### Given request
Repeat every record below exactly as it appears.

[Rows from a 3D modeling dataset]
■ ■ ■ ■ ■ ■ ■
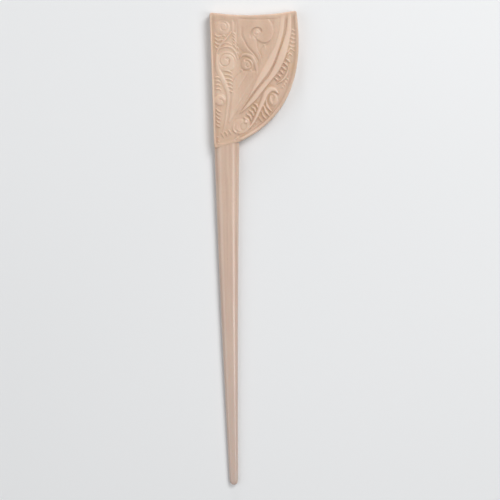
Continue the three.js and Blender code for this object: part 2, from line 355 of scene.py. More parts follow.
class CarvedField:
    """Heights of the carved face over a regular net of points, measured from the rim's level."""

    def __init__(self, across: np.ndarray, up: np.ndarray, level: float) -> None:
        """Starts with a flat field.

        Args:
            across: The net's columns, in millimetres.
            up: The net's rows, in millimetres.
            level: The field's height, below zero.
        """
        self.across = across
        self.up = up
        self.x, self.y = np.meshgrid(across, up)
        self.height = np.full(self.x.shape, level)

    def window(self, line: np.ndarray, reach: float) -> tuple[slice, slice]:
        """The part of the net that lies within reach of a line.

        Args:
            line: The line's points.
            reach: How far from the line the part extends.

        Returns:
            The rows and the columns of that part.
        """
        low = line.min(axis=0) - reach
        high = line.max(axis=0) + reach
        columns = slice(*np.searchsorted(self.across, [low[0], high[0]]))
        rows = slice(*np.searchsorted(self.up, [low[1], high[1]]))
        return rows, columns

    def blurred(self, heights: np.ndarray, reach: float) -> np.ndarray:
        """Softens heights over the net.

        Args:
            heights: One height for each of the net's points.
            reach: The softening's standard deviation, in millimetres.

        Returns:
            The softened heights.
        """
        spacing = self.across[1] - self.across[0]
        half = max(int(math.ceil(3 * reach / spacing)), 1)
        weights = np.exp(-0.5 * (np.arange(-half, half + 1) * spacing / reach) ** 2)
        weights /= weights.sum()
        padded = np.pad(heights, half, mode="edge")
        rows = sum(w * padded[i : i + heights.shape[0]] for i, w in enumerate(weights))
        return sum(w * rows[:, i : i + heights.shape[1]] for i, w in enumerate(weights))


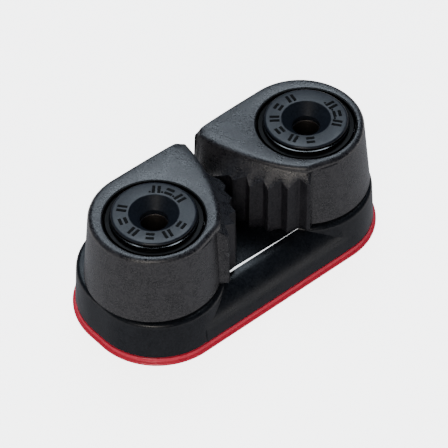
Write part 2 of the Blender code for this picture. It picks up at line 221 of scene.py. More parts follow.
def skin(rings, closed_loop=False):
    """Quads between rings of equal length. The rings are joined end to end, or capped."""
    points = [p for ring in rings for p in ring]
    count = len(rings[0])
    faces = []
    for k in range(len(rings) if closed_loop else len(rings) - 1):
        m = (k + 1) % len(rings)
        for i in range(count):
            j = (i + 1) % count
            faces.append((k * count + i, k * count + j, m * count + j, m * count + i))
    if not closed_loop:
        faces.append(tuple(reversed(range(count))))
        faces.append(tuple(range((len(rings) - 1) * count, len(rings) * count)))
    return points, faces


def circle(x, y, radius, z, steps):
    """A level ring of points round a centre."""
    points = []
    for i in range(steps):
        angle = 2 * pi * i / steps
        points.append((x + radius * cos(angle), y + radius * sin(angle), z))
    return points


def lathe(profile):
    """A closed (radius, z) profile, all of it off the axis, turned about Z."""
    return skin([circle(0.0, 0.0, radius, z, ROUND_STEPS) for radius, z in profile], closed_loop=True)


def fillet(corner, before, after, radius, steps=5):
    """Points that round a profile's corner, which lies between the points before and after it."""
    corner, before, after = Vector(corner), Vector(before), Vector(after)
    start = corner + (before - corner).normalized() * radius
    end = corner + (after - corner).normalized() * radius
    points = []
    for i in range(steps + 1):
        t = i / steps
        points.append(tuple(start * (1 - t) ** 2 + corner * 2 * t * (1 - t) + end * t ** 2))
    return points


def rounded(profile):
    """A closed profile with each (r, z, fillet) corner rounded by its own fillet."""
    points = []
    for k, (r, z, size) in enumerate(profile):
        if size == 0:
            points.append((r, z))
            continue
        before, after = profile[k - 1][:2], profile[(k + 1) % len(profile)][:2]
        points.extend(fillet((r, z), before, after, size))
    return points


def outline(circles, inset, z, steps=ROUND_STEPS):
    """The closed line that runs tangent round a set of (x, y, radius) circles, drawn in by an inset."""
    points = []
    for i in range(steps):
        angle = 2 * pi * (i + 0.5) / steps
        nx, ny = cos(angle), sin(angle)
        x, y, radius = max(circles, key=lambda c: c[0] * nx + c[1] * ny + c[2])
        points.append((x + (radius - inset) * nx, y + (radius - inset) * ny, z))
    return points


def end_circles(sign):
    """The load side's and the tail side's circles at one end; both reach equally far along X."""
    back_x = SCREW_X + FRONT_R - BACK_R
    return [(sign * SCREW_X, FRONT_CENTRE_Y, FRONT_R), (sign * back_x, BACK_CENTRE_Y, BACK_R)]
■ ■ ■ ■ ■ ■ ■
### Task response
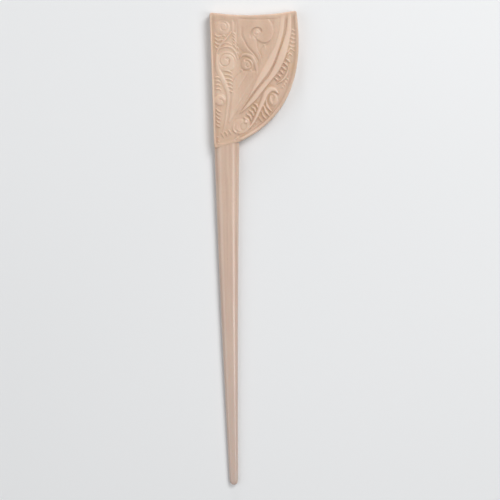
Continue the three.js and Blender code for this object: part 2, from line 355 of scene.py. More parts follow.
class CarvedField:
    """Heights of the carved face over a regular net of points, measured from the rim's level."""

    def __init__(self, across: np.ndarray, up: np.ndarray, level: float) -> None:
        """Starts with a flat field.

        Args:
            across: The net's columns, in millimetres.
            up: The net's rows, in millimetres.
            level: The field's height, below zero.
        """
        self.across = across
        self.up = up
        self.x, self.y = np.meshgrid(across, up)
        self.height = np.full(self.x.shape, level)

    def window(self, line: np.ndarray, reach: float) -> tuple[slice, slice]:
        """The part of the net that lies within reach of a line.

        Args:
            line: The line's points.
            reach: How far from the line the part extends.

        Returns:
            The rows and the columns of that part.
        """
        low = line.min(axis=0) - reach
        high = line.max(axis=0) + reach
        columns = slice(*np.searchsorted(self.across, [low[0], high[0]]))
        rows = slice(*np.searchsorted(self.up, [low[1], high[1]]))
        return rows, columns

    def blurred(self, heights: np.ndarray, reach: float) -> np.ndarray:
        """Softens heights over the net.

        Args:
            heights: One height for each of the net's points.
            reach: The softening's standard deviation, in millimetres.

        Returns:
            The softened heights.
        """
        spacing = self.across[1] - self.across[0]
        half = max(int(math.ceil(3 * reach / spacing)), 1)
        weights = np.exp(-0.5 * (np.arange(-half, half + 1) * spacing / reach) ** 2)
        weights /= weights.sum()
        padded = np.pad(heights, half, mode="edge")
        rows = sum(w * padded[i : i + heights.shape[0]] for i, w in enumerate(weights))
        return sum(w * rows[:, i : i + heights.shape[1]] for i, w in enumerate(weights))


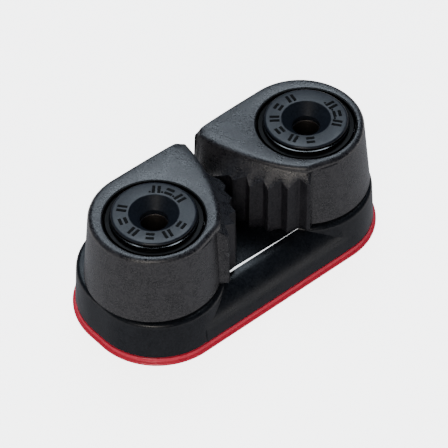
Write part 2 of the Blender code for this picture. It picks up at line 221 of scene.py. More parts follow.
def skin(rings, closed_loop=False):
    """Quads between rings of equal length. The rings are joined end to end, or capped."""
    points = [p for ring in rings for p in ring]
    count = len(rings[0])
    faces = []
    for k in range(len(rings) if closed_loop else len(rings) - 1):
        m = (k + 1) % len(rings)
        for i in range(count):
            j = (i + 1) % count
            faces.append((k * count + i, k * count + j, m * count + j, m * count + i))
    if not closed_loop:
        faces.append(tuple(reversed(range(count))))
        faces.append(tuple(range((len(rings) - 1) * count, len(rings) * count)))
    return points, faces


def circle(x, y, radius, z, steps):
    """A level ring of points round a centre."""
    points = []
    for i in range(steps):
        angle = 2 * pi * i / steps
        points.append((x + radius * cos(angle), y + radius * sin(angle), z))
    return points


def lathe(profile):
    """A closed (radius, z) profile, all of it off the axis, turned about Z."""
    return skin([circle(0.0, 0.0, radius, z, ROUND_STEPS) for radius, z in profile], closed_loop=True)


def fillet(corner, before, after, radius, steps=5):
    """Points that round a profile's corner, which lies between the points before and after it."""
    corner, before, after = Vector(corner), Vector(before), Vector(after)
    start = corner + (before - corner).normalized() * radius
    end = corner + (after - corner).normalized() * radius
    points = []
    for i in range(steps + 1):
        t = i / steps
        points.append(tuple(start * (1 - t) ** 2 + corner * 2 * t * (1 - t) + end * t ** 2))
    return points


def rounded(profile):
    """A closed profile with each (r, z, fillet) corner rounded by its own fillet."""
    points = []
    for k, (r, z, size) in enumerate(profile):
        if size == 0:
            points.append((r, z))
            continue
        before, after = profile[k - 1][:2], profile[(k + 1) % len(profile)][:2]
        points.extend(fillet((r, z), before, after, size))
    return points


def outline(circles, inset, z, steps=ROUND_STEPS):
    """The closed line that runs tangent round a set of (x, y, radius) circles, drawn in by an inset."""
    points = []
    for i in range(steps):
        angle = 2 * pi * (i + 0.5) / steps
        nx, ny = cos(angle), sin(angle)
        x, y, radius = max(circles, key=lambda c: c[0] * nx + c[1] * ny + c[2])
        points.append((x + (radius - inset) * nx, y + (radius - inset) * ny, z))
    return points


def end_circles(sign):
    """The load side's and the tail side's circles at one end; both reach equally far along X."""
    back_x = SCREW_X + FRONT_R - BACK_R
    return [(sign * SCREW_X, FRONT_CENTRE_Y, FRONT_R), (sign * back_x, BACK_CENTRE_Y, BACK_R)]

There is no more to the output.